The structure of the modules and lessons is logical, you start from very basic things and you gradually build from there.
All of the lessons have enough methods to check your understanding and it’s created in such way to make sure the student is engaged. You can also find plenty of materials that can be downloaded, both audio and documents.
Get started quickly without needing to use a credit card
Just like many resources out there, signing in is just a matter of submitting your email address and choosing a password, it’s really as simple as that to have access to the platform.
You don’t need to submit any credit card details; you have no other obligations when you register.

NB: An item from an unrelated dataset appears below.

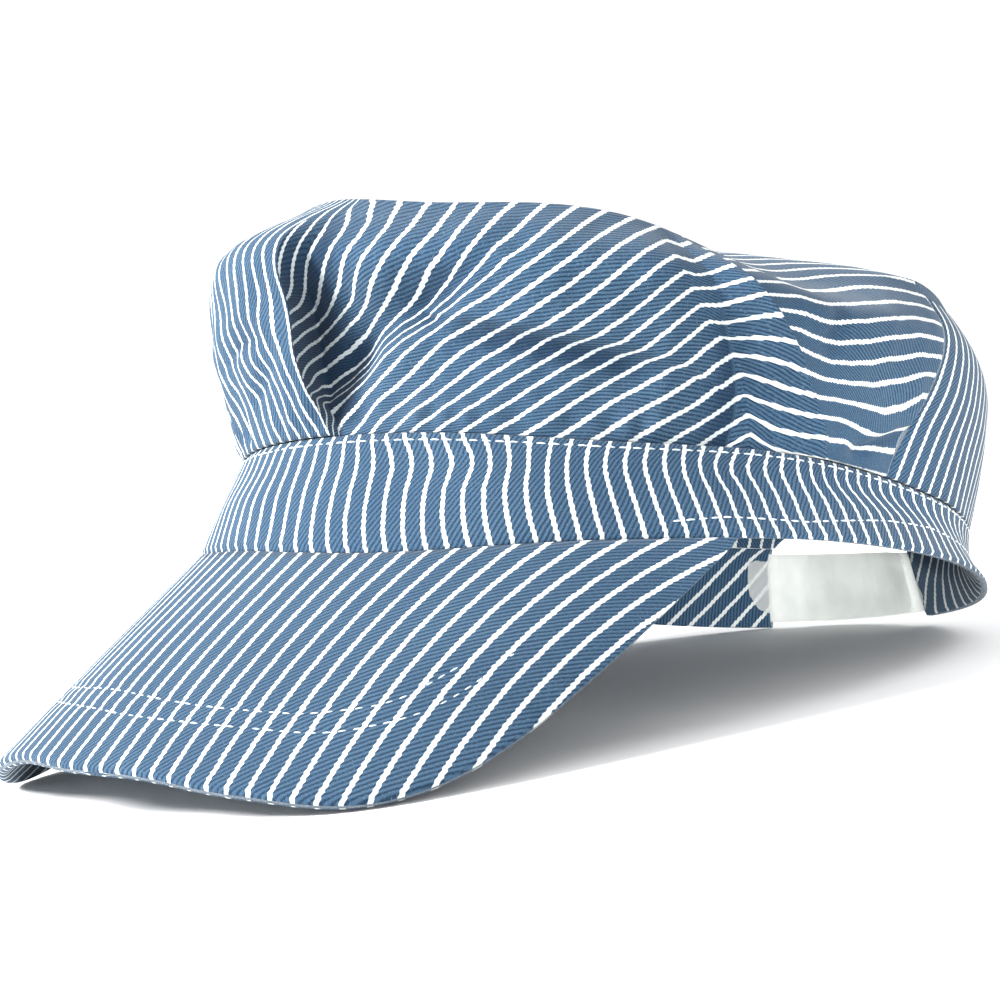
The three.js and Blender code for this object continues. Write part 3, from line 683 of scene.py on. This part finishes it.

The platform is extremely easy to browse through – the dashboard displays the levels available (beginner, intermediate, advanced) and each of those is further subcategorized into three main categories: audio lessons, language and culture lessons, and survival kit lessons.
The survival kit is basically a vocabulary building tool, which is split into various topics based on social contexts. All of these main categories are divided into modules and each module contains audio, language and culture lessons as well as the survival kit.
The structure of each module is quite comprehensive and extensive. You have the possibility to track your progress and to easily browse through the lessons.
As mentioned before, there are three levels available:
• Level 1 offers 7 modules of audio lessons, 6 modules of language and culture + survival kit
• Level 2 continues from module 8 to 15 for audio lessons and modules 8 to 14 for language and culture lessons + survival kit
• Level 3 carries on with modules 16-22 for audio lessons and modules 16-21 for language and culture lessons + survival kit
The Travelogue is a special section of the dashboard that offers special lessons in addition to the before mentioned learning plans. This is an extra learning section which can be purchased separately and it includes mostly audio lessons, but also some practice exercises.
The last section of the dashboard is the My Tools category.
This one is divided into My Progress, My Forum, My Flashcards, My Notes, My Vocab, and My Advanced Learning.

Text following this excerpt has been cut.